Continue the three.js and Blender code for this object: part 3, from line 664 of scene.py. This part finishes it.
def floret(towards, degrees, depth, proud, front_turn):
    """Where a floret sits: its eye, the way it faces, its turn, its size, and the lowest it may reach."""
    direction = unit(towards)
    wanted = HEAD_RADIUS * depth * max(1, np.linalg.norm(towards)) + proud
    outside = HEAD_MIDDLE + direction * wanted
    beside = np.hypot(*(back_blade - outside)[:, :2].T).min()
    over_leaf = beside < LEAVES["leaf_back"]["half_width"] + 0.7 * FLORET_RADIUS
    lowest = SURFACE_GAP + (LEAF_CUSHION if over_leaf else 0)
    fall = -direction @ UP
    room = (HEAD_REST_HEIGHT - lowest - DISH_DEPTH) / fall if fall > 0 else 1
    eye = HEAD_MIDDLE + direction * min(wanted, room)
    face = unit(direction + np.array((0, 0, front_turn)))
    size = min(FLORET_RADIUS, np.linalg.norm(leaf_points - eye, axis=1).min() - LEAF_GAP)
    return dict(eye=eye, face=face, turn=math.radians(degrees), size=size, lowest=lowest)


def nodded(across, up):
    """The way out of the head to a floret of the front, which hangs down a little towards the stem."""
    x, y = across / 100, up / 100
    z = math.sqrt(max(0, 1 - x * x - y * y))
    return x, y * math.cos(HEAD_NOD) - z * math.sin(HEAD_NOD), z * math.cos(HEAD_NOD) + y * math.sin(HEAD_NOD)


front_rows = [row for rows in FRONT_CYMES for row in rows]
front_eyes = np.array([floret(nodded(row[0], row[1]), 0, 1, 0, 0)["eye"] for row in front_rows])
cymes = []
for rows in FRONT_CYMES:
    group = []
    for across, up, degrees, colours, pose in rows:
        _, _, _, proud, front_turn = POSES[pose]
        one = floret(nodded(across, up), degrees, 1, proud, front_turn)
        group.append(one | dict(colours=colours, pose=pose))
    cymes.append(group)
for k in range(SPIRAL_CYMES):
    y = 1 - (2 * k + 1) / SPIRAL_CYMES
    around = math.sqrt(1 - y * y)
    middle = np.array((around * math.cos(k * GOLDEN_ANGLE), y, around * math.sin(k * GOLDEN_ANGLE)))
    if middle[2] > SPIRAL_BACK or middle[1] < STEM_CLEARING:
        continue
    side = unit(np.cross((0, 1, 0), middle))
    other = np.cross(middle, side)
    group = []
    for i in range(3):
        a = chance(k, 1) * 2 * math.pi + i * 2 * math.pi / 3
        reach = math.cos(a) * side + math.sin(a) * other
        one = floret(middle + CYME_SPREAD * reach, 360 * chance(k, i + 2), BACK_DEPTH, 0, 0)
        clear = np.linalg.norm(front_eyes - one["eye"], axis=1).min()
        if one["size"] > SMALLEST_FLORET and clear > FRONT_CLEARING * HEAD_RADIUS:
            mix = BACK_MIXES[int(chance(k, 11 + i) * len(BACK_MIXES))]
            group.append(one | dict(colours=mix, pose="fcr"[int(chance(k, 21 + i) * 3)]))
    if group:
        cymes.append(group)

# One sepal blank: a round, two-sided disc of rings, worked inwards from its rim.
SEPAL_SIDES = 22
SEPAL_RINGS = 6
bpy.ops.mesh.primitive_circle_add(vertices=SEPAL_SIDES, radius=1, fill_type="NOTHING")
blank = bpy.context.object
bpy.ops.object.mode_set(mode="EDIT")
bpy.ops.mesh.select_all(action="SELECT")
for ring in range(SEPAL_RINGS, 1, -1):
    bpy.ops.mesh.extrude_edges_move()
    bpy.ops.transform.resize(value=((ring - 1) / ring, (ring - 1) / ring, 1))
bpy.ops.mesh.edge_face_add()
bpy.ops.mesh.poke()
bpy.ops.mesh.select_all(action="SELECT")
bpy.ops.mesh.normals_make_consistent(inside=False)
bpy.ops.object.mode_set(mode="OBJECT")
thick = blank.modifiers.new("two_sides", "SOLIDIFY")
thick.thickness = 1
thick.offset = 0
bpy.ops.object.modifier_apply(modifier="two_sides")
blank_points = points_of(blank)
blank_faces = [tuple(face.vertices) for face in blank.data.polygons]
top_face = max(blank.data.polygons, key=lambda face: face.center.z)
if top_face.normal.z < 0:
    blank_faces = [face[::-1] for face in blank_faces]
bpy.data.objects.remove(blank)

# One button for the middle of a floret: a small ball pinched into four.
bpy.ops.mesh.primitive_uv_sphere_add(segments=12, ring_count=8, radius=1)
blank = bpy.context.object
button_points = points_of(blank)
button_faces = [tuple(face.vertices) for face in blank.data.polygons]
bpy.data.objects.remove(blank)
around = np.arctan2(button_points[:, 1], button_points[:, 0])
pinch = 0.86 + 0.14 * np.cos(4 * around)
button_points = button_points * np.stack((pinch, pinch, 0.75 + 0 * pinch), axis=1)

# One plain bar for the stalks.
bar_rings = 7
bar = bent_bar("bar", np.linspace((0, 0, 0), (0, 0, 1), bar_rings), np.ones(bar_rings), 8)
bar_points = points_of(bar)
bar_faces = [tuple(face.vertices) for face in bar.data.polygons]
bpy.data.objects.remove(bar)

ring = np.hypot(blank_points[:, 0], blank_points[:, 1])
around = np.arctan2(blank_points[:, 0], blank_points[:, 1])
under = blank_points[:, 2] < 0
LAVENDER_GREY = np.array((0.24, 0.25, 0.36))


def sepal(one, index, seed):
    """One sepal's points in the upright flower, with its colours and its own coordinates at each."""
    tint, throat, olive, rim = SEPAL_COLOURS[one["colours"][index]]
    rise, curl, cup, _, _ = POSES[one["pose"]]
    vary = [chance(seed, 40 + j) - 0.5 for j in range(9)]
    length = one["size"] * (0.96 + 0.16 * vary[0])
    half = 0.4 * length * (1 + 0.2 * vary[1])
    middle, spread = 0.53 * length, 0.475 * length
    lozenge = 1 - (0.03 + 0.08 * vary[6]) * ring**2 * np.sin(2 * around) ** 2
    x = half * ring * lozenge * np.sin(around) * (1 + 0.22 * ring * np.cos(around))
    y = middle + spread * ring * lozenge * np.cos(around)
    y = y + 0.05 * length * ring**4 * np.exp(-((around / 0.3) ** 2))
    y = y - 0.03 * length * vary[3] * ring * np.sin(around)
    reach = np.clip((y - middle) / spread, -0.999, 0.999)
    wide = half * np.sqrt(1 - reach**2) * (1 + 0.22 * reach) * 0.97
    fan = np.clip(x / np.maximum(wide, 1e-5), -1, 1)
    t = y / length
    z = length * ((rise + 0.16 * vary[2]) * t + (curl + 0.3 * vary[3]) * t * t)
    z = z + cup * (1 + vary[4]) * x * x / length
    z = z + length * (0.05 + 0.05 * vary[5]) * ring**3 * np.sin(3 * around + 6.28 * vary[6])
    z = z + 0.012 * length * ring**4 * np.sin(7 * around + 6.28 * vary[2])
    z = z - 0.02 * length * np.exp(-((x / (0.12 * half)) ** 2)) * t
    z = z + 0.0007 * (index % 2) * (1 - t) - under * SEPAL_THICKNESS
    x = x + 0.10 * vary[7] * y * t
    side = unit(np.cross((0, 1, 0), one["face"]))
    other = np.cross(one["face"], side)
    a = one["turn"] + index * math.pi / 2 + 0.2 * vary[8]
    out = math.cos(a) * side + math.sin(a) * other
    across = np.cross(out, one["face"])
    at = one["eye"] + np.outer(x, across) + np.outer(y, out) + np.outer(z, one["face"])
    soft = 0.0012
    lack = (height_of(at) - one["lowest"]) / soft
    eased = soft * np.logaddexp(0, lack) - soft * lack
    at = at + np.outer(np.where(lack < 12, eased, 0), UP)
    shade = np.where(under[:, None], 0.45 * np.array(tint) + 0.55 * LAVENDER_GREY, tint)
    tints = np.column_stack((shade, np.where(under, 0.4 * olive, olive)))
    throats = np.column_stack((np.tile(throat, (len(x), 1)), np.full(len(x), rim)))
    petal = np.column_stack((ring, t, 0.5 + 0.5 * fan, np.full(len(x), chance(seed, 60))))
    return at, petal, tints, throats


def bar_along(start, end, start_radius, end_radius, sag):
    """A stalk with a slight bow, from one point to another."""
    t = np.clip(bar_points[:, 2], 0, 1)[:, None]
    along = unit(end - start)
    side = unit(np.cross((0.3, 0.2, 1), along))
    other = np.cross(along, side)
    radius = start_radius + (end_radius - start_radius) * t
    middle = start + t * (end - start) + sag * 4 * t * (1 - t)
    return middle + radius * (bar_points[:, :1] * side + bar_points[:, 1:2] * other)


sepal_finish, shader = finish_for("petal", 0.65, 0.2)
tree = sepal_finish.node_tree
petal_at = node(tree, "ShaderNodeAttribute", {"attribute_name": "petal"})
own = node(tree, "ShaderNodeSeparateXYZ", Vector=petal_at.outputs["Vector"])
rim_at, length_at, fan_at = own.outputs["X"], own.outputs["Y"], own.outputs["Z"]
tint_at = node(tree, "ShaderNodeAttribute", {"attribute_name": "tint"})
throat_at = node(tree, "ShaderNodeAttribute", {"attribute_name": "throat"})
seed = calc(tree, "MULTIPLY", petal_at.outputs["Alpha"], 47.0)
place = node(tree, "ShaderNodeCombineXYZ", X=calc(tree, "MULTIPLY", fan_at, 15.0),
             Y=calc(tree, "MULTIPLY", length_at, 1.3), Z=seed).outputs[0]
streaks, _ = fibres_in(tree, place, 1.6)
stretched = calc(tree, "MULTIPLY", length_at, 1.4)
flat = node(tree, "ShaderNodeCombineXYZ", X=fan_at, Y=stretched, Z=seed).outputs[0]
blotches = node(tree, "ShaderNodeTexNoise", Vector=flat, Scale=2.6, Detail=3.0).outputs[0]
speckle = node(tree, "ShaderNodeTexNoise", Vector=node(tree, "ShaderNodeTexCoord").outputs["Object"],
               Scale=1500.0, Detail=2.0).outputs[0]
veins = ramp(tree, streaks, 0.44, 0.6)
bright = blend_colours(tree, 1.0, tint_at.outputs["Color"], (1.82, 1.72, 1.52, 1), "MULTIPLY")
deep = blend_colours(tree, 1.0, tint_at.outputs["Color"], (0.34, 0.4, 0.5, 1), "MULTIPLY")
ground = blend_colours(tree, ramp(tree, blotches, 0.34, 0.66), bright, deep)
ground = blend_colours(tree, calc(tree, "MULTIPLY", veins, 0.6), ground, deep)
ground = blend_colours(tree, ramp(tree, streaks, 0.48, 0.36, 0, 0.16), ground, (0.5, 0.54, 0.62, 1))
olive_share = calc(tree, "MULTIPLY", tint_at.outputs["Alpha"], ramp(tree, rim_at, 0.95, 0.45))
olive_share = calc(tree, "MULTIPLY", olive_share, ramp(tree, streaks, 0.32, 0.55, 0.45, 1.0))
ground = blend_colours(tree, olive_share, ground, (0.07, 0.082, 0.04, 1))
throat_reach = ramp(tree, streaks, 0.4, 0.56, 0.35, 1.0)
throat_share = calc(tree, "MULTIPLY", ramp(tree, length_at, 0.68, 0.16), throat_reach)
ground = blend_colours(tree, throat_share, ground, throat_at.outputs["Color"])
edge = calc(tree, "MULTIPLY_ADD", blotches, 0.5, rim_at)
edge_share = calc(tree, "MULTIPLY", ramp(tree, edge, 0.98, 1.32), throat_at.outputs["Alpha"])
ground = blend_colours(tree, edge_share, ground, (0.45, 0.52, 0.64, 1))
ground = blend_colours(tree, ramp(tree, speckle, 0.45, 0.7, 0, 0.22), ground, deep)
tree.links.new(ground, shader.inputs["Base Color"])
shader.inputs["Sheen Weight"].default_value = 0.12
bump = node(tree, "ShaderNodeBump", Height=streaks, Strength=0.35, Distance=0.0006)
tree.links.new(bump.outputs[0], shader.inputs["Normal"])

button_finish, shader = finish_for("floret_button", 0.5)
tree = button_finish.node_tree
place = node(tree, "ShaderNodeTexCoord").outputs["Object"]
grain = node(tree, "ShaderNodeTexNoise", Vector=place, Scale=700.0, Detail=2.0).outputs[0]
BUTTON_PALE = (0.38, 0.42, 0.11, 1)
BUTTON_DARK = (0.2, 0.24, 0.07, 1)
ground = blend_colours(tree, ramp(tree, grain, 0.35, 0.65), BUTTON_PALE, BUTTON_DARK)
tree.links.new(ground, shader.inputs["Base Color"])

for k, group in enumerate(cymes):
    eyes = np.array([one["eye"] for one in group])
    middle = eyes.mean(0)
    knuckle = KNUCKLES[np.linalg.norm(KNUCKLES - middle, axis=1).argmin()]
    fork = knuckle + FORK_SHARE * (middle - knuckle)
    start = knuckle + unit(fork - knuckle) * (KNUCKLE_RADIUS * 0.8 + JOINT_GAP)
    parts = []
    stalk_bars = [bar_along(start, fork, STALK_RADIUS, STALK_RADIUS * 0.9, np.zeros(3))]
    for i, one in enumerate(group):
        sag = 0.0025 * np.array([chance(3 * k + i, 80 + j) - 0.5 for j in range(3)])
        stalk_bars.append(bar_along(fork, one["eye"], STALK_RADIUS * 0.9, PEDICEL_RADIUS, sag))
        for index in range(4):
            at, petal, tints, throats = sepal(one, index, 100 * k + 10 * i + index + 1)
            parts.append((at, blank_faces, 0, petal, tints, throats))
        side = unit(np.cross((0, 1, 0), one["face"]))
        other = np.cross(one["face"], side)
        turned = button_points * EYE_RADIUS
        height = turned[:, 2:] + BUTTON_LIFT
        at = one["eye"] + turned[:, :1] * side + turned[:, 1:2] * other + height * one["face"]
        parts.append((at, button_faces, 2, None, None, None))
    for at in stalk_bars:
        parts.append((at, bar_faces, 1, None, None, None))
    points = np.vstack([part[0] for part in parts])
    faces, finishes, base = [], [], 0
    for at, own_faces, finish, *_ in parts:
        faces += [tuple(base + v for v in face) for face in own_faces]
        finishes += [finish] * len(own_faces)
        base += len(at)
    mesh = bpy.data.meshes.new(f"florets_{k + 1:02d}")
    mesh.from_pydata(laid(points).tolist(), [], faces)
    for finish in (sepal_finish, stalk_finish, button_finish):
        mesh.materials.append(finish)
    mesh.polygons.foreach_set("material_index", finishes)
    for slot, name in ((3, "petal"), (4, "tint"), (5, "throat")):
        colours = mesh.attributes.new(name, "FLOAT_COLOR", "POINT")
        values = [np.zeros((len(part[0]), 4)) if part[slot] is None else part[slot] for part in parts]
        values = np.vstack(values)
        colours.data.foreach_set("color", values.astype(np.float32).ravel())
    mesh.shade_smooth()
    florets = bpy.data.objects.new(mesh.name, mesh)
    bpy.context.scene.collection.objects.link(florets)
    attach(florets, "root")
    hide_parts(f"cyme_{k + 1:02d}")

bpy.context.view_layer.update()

..............................

◆ OBJECTIVE: Quote only the stretch of lines that starts the data above and ends with the line containing "return x, y", both included.

◆ SOLUTION BELOW:
Continue the three.js and Blender code for this object: part 3, from line 664 of scene.py. This part finishes it.
def floret(towards, degrees, depth, proud, front_turn):
    """Where a floret sits: its eye, the way it faces, its turn, its size, and the lowest it may reach."""
    direction = unit(towards)
    wanted = HEAD_RADIUS * depth * max(1, np.linalg.norm(towards)) + proud
    outside = HEAD_MIDDLE + direction * wanted
    beside = np.hypot(*(back_blade - outside)[:, :2].T).min()
    over_leaf = beside < LEAVES["leaf_back"]["half_width"] + 0.7 * FLORET_RADIUS
    lowest = SURFACE_GAP + (LEAF_CUSHION if over_leaf else 0)
    fall = -direction @ UP
    room = (HEAD_REST_HEIGHT - lowest - DISH_DEPTH) / fall if fall > 0 else 1
    eye = HEAD_MIDDLE + direction * min(wanted, room)
    face = unit(direction + np.array((0, 0, front_turn)))
    size = min(FLORET_RADIUS, np.linalg.norm(leaf_points - eye, axis=1).min() - LEAF_GAP)
    return dict(eye=eye, face=face, turn=math.radians(degrees), size=size, lowest=lowest)


def nodded(across, up):
    """The way out of the head to a floret of the front, which hangs down a little towards the stem."""
    x, y = across / 100, up / 100
    z = math.sqrt(max(0, 1 - x * x - y * y))
    return x, y * math.cos(HEAD_NOD) - z * math.sin(HEAD_NOD), z * math.cos(HEAD_NOD) + y * math.sin(HEAD_NOD)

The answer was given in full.